* Start MATERIAL PROVIDED *
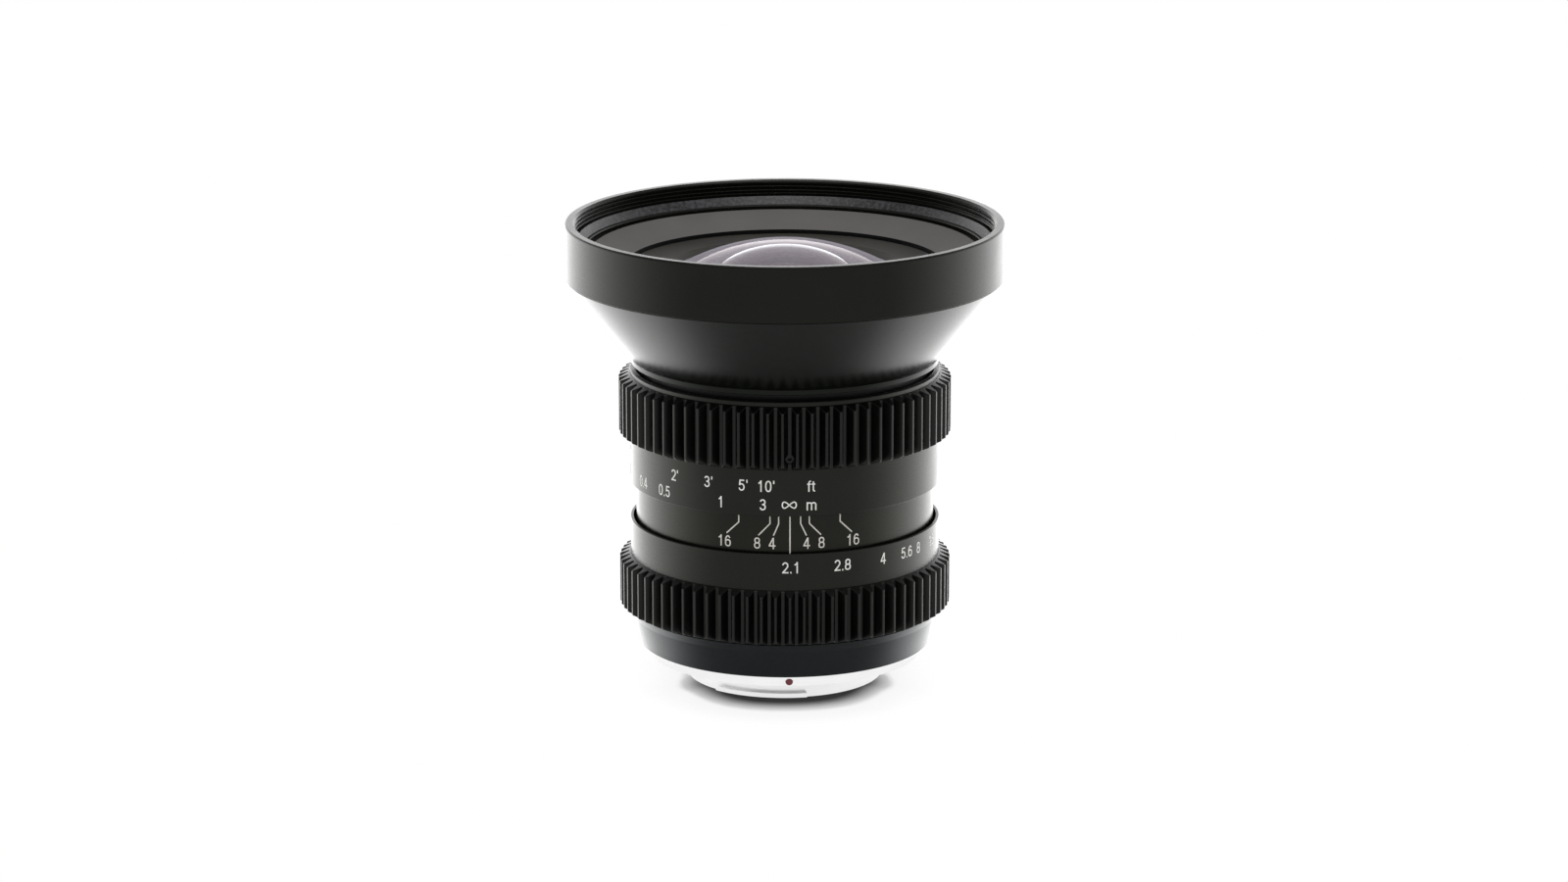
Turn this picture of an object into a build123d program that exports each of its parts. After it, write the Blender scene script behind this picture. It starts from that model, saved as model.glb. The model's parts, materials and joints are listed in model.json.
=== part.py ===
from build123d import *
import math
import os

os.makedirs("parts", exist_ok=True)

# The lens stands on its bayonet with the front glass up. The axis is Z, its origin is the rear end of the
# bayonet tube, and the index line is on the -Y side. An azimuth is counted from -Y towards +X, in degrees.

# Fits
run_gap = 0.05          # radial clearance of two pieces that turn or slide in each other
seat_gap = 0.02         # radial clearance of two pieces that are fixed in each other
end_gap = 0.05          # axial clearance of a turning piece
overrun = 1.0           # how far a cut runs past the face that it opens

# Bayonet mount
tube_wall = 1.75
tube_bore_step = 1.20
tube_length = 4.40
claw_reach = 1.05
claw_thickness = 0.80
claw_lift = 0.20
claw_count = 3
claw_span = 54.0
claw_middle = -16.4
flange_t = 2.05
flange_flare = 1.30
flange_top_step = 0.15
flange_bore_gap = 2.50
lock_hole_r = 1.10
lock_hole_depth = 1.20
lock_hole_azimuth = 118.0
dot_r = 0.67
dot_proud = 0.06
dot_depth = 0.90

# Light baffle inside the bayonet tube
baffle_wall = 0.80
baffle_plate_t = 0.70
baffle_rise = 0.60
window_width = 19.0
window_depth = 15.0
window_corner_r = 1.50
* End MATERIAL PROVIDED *
WRITTEN EXERCISE |
Exactly as written, please reproduce the lines from the first line of the data to the line containing "# bayonet tube, and", inclusive, and nothing else.

THE RESULT |
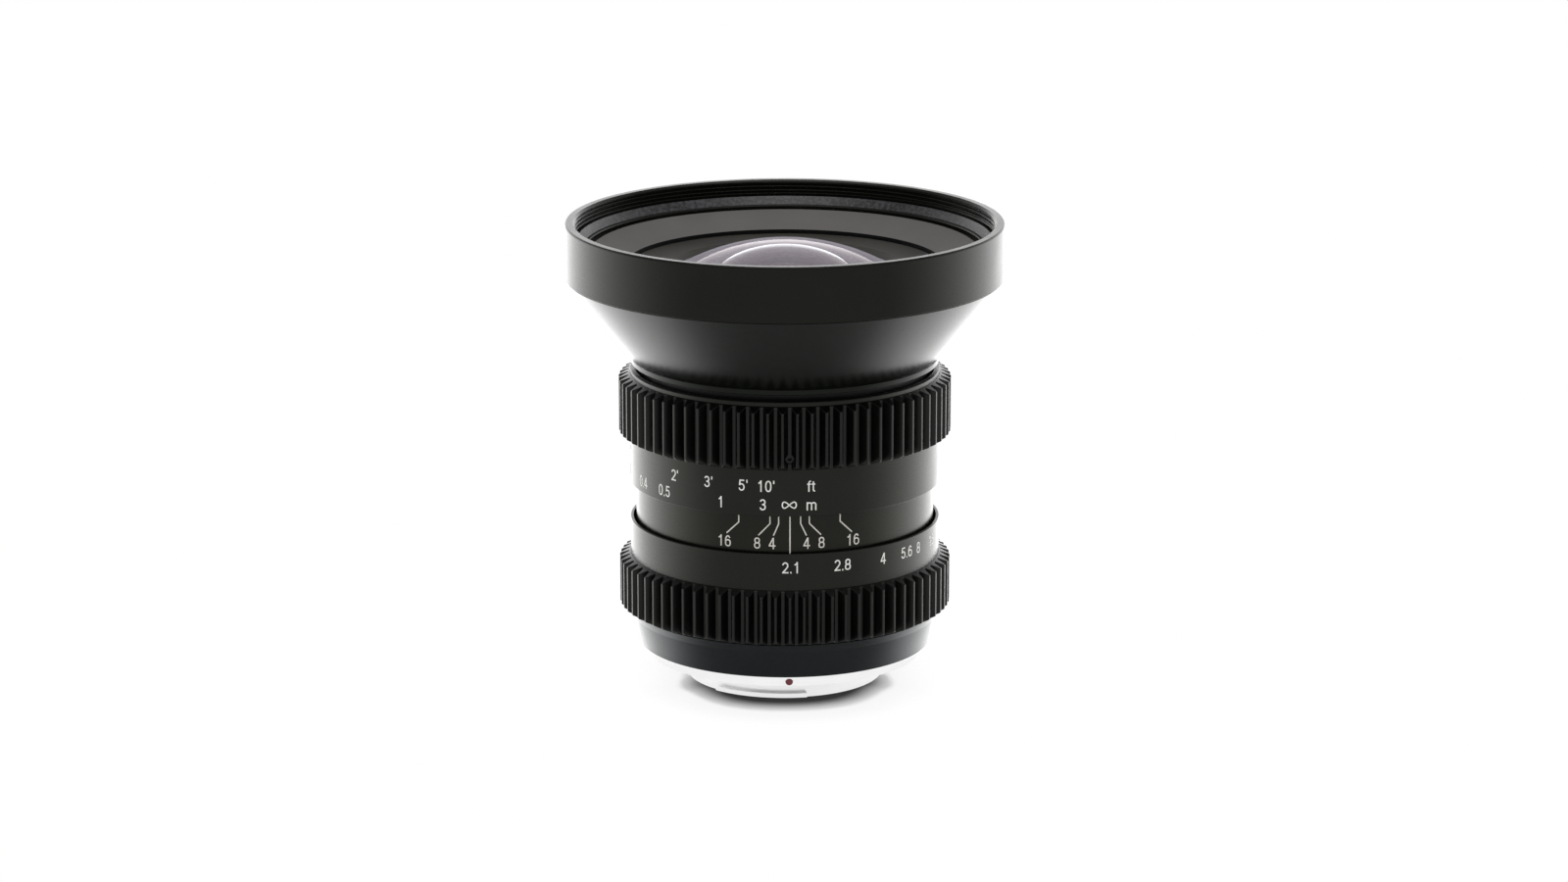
Turn this picture of an object into a build123d program that exports each of its parts. After it, write the Blender scene script behind this picture. It starts from that model, saved as model.glb. The model's parts, materials and joints are listed in model.json.
=== part.py ===
from build123d import *
import math
import os

os.makedirs("parts", exist_ok=True)

# The lens stands on its bayonet with the front glass up. The axis is Z, its origin is the rear end of the
# bayonet tube, and the index line is on the -Y side. An azimuth is counted from -Y towards +X, in degrees.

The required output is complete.